In dieser Mann wurde ein Mann Rat gezogen, dessen Namen in der weltweiten Bond-Fangemeinde wohl kaum jemand kennt, dessen Werk aber auch jenseits von „Goldfinger“ fast jeder schon mal gehört hat: der nun (am 19. Oktober 2021) im Alter von 90 Jahren verstorbene Komponist und Texter Leslie Bricusse. Zusammen mit seinem Partner Anthony Newley (1931-1999) lieferte der Engländer Bricusse damals Lieder für Londons Musicalbühnen. Als „Goldfinger“ gedreht wurde, war im West End gerade das Charles-Dickens-Musical „Pickwick“ ein Hit, zu dem Bricusse die Songtexte beigesteuert hatte.

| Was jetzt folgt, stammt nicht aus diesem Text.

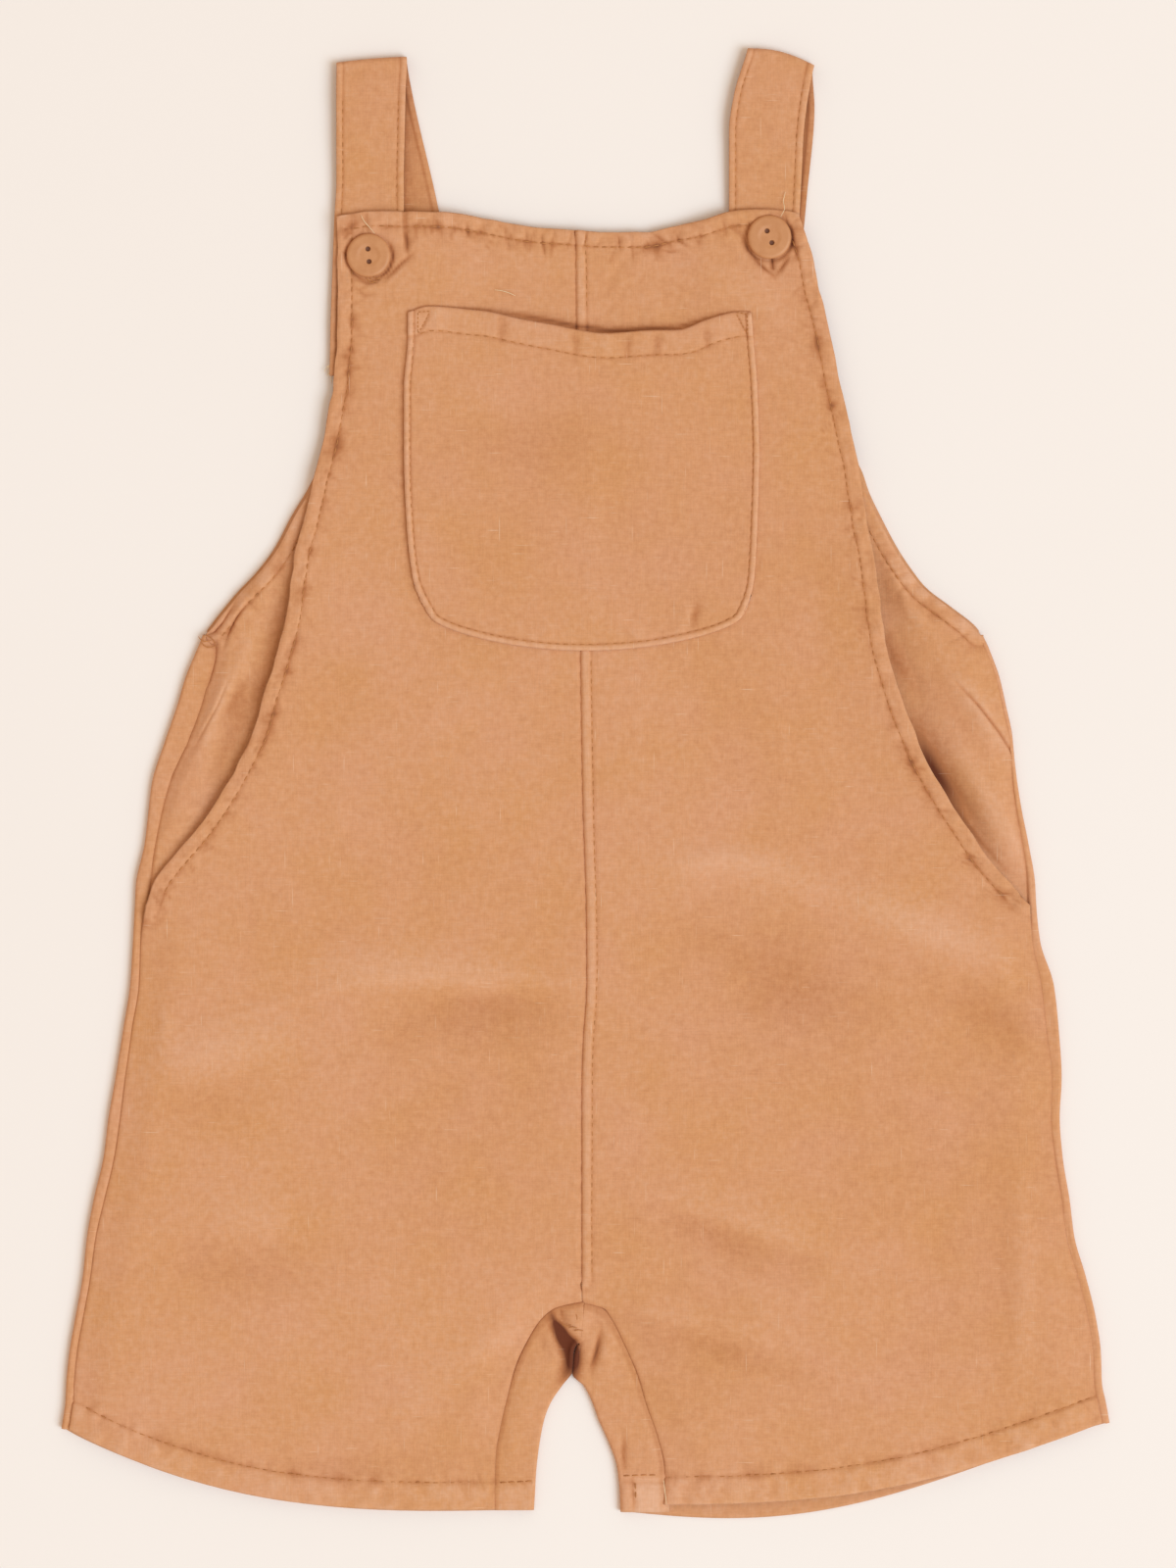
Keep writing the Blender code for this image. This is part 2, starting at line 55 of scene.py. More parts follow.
centreSeam = np.array([
    (215, 587), (333, 588), (660, 592), (818, 594.5), (930, 598), (1005, 598.5), (1060, 595), (1110, 593.5),
    (1310, 593.5), (1327, 594)], float)
inseamLeft = np.array([
    (1327, 594), (1330, 580), (1334, 566), (1344, 553), (1367, 538), (1393, 526), (1423, 518), (1453, 511),
    (1483, 506), (1512, 505), (1539, 505)], float)
inseamRight = np.array([
    (1327, 594), (1331, 606), (1334, 616), (1345, 624), (1371, 637), (1403, 651), (1431, 659), (1466, 671),
    (1497, 678), (1516, 678), (1534, 677)], float)
freeEdgeLeft = np.array([
    (219, 344), (262, 345), (333, 345), (381, 342), (440, 333), (486, 322), (534, 310), (567, 302),
    (615, 295), (660, 286), (703, 272), (755, 256), (785, 241), (814, 224), (845, 203), (873, 178),
    (902, 157), (922, 151)], float)
freeEdgeRight = np.array([
    (219, 814), (236, 820), (262, 828), (300, 836), (336, 845), (382, 854), (436, 866), (486, 877),
    (534, 884), (567, 890), (615, 897), (657, 902), (697, 914), (752, 934), (783, 948), (814, 966),
    (846, 987), (878, 1009), (904, 1033), (922, 1047)], float)
bibTop = np.array([
    (344, 222), (362, 219), (376, 217), (453, 218), (499, 225), (545, 233), (587, 236), (613, 238),
    (660, 238), (683, 233), (717, 226), (747, 217), (774, 215), (800, 216), (814, 219)], float)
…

Ein süßlicher Dauerbrenner

Bricusse und Newley hörten sich „Goldfinger“ an, und offensichtlich ließen sie sich nicht davon irritieren, dass der Produzent Harry Saltzman seinen Partner Albert Broccoli davon zu überzeugen versuchte, Barrys Titellied nicht zu verwenden: viel zu jazzig sei das, es werde das junge Publikum vergraulen. Bricusse und Newley bastelten einen wunderbaren Text, schlicht und mysteriös, die Vokale und Konsonanten so gesetzt, dass man sich gar nichts anderes mehr vorstellen kann als das gefährlich zischende „ch“ im „Touch“, wenn Bassey vor der Berührung durch Goldfinger warnt.

Der robusteste Dauerbrenner unter den manchmal täuschend schmissigen, oft aber feingliedrigen Kompositionen von Bricusse und Newley dürfte „The Candy Man“ sein. Ursprünglich 1971 für die erste Verfilmung von Roald Dahls irrwitzigem Kinderbuch „Willy Wonka und die Schokoladenfabrik“ geschrieben, wurde der Song wurde unter anderem der größte Hit des Mega-Entertainers Sammy Davis jr. Der mochte den „Candy Man“ anfangs gar nicht – er fand ihn „zu süßlich“ – , aber dann begriff, dass er da auf eine der Erkennungsmelodien seiner langen Karriere gestoßen war.

Oscars hat Bricusse auch gewonnen

Zumindest britischen Musicalfreunden ist Bricusse durch viele Produktionen ein Begriff. Die Welt außerhalb dieses Zirkels pfeift Bricusse-Lieder und singt Bricusse-Texte, ohne sich des Schöpfers bewusst zu sein. Die Lieder zum „Doctor Dolittle“-Film von 1967, unter anderem „Talk to the Animals“, stammt von ihm, der Text zu Barrys späterem Bond-Titelsong „You only live twice“ und Nina Simones „Feeling Good“. Mit John Williams hat Bricusse den Soundtrack für Steven Spielbergs „Hook“ geliefert, und für die Musik zu „Victor/Victoria“ von Blake Edwards hat er einen seinen beiden Oscars gewonnen (den anderen gab es für „Talk to the Animals“).

Wer also ganz generell Musicals mag, aber bislang eher die neueren Produktionen kennt, wer Bond-Fan ist, wer die große Popmusik der Frank-Sinatra-Ära mag oder sonstwie über den Rap-Tellerrand hinauslauscht, kann sich eine sehr vergnügliche Stunde mschen, wenn sie oder er etwa auf Youtube den Spuren von Leslie Bricusse nachgeht. Der Mann hat uns viel Schönes hinterlassen.